Oggi ricorre il ventesimo anniversario dalla strage di Via D’Amelio a Palermo, l’attentato mafioso in cui perse la vita il giudice Paolo Borsellino. Ogni anno, dopo quel 19 luglio del 1992, colui che è stato il magistrato più giovane d’Italia viene ricordato da tutti coloro che si riuniscono in quel luogo di morte e commemorazione, per tenere viva la memoria di un uomo che ha fatto la storia del nostro Paese.
Sono passati vent’anni ma ancora non è stata fatta luce su un avvenimento che ha ferito tutti noi, colpito a morte una famiglia a cui è stato tolto un padre, un figlio e un marito reo di aver compiuto il suo dovere. Un atto vile che ha dato l’ennesimo colpo non solo a tutti i cittadini onesti che pretendono di conoscere la verità, ma anche a tutti coloro che quotidianamente lavorano perché si possa vivere in un Paese migliore.

Una morte che, come nella peggiore delle nostre tradizioni, invece di uno scatto di orgoglio verso la ricerca di una verità che è dovuta a tutti, ha alimentato polemiche, scandali, ha provocato quel fumo denso e maleodorante che troppo spesso ci priva della conoscenza e del diritto di sapere.
Si sta lavorando, si deve lavorare senza sosta e senza remore per le rivelazione e sanzione di errori ed infamie che hanno inquinato la ricostruzione della strage di via D’Amelio. Si deve giungere alla definizione dell’autentica verità su quell’orribile crimineche costò la vita a un grande magistrato protagonista con Falcone di svolte decisive per la lotta contro la mafia.

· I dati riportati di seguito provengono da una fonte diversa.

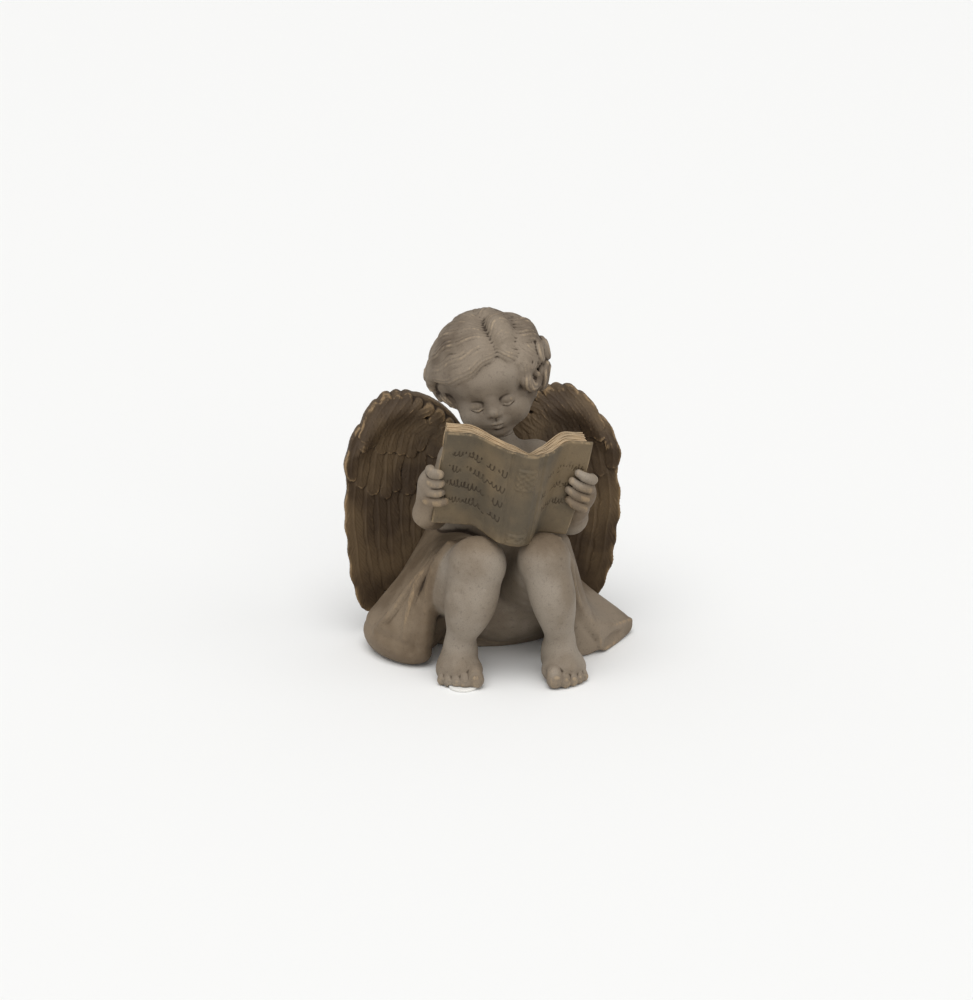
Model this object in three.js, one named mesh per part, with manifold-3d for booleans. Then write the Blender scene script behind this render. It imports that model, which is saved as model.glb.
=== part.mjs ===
// A garden statue of a seated cherub reading a book, cast in one piece, with a felt pad under its
// right toes. Millimetres, +Z up. The figure looks along -Y, so its right side is at -X. The origin is
// the centre of the bounding box, on the ground.
//
// The figure is built the way a modeller builds it in clay: lumps, rolls and sheets are added to or cut
// from one body and smoothed into each other. Each lump is a signed distance, the clay is a grid of
// distances, and its skin is walked by marching cubes and then thinned to the triangles that its
// curvature needs. The book is an extrusion, joined to the clay by a boolean.

import * as THREE from "three";
import { edgeTable, triTable } from "three/addons/objects/MarchingCubes.js";
import { mergeVertices } from "three/addons/utils/BufferGeometryUtils.js";
import Module from "manifold-3d";

const wasm = await Module();
wasm.setup();

// ---------------------------------------------------------------- driving sizes

const PITCH = 2.0; // clay grid
const CLAY_LOW = new THREE.Vector3(-112, -116, -5);
const CLAY_HIGH = new THREE.Vector3(124, 88, 260);
const FIGURE_TRIANGLES = 7900;
const FAR = 12; // distance held by grid points that no lump has reached

const { degToRad, clamp, lerp, smoothstep } = THREE.MathUtils;
const vec = (x, y, z) => new THREE.Vector3(x, y, z);

// ---------------------------------------------------------------- lumps: a box and a signed distance each

function boxAround(points, margin) {
  return new THREE.Box3().setFromPoints(points).expandByScalar(margin);
}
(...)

Queste le parole scritte dal presidente della Repubblica Giorgio Napolitano nel messaggio inviato ai magistrati di Palermo per ricordare Paolo Borsellino nel ventennale della sua morte. Una richiesta di chiarezza e verità che purtroppo è ancora lontana dal trovare la sua giusta rivendicazione.

Oggi, comunque, è la giornata del ricordo e non delle polemiche: le celebrazioni hanno come simbolo anche un’agenda rossa, proprio come quella che aveva Borsellino e che non è stata mai più ritrovata dopo la sua morte. E molti delle donne e degli uomini che ogni anno lo ricordano e si fanno chiamare il “popolo delle agende rosse”, si sono incontrati davanti al tribunale di Palermo, per affermare che loro ricordano ancora, e non vogliono dimenticare.
Perchè solo ricordando si può evitare che il passato, quello che non può essere dimenticato anche se si vorrebbbe cancellare, ritorni.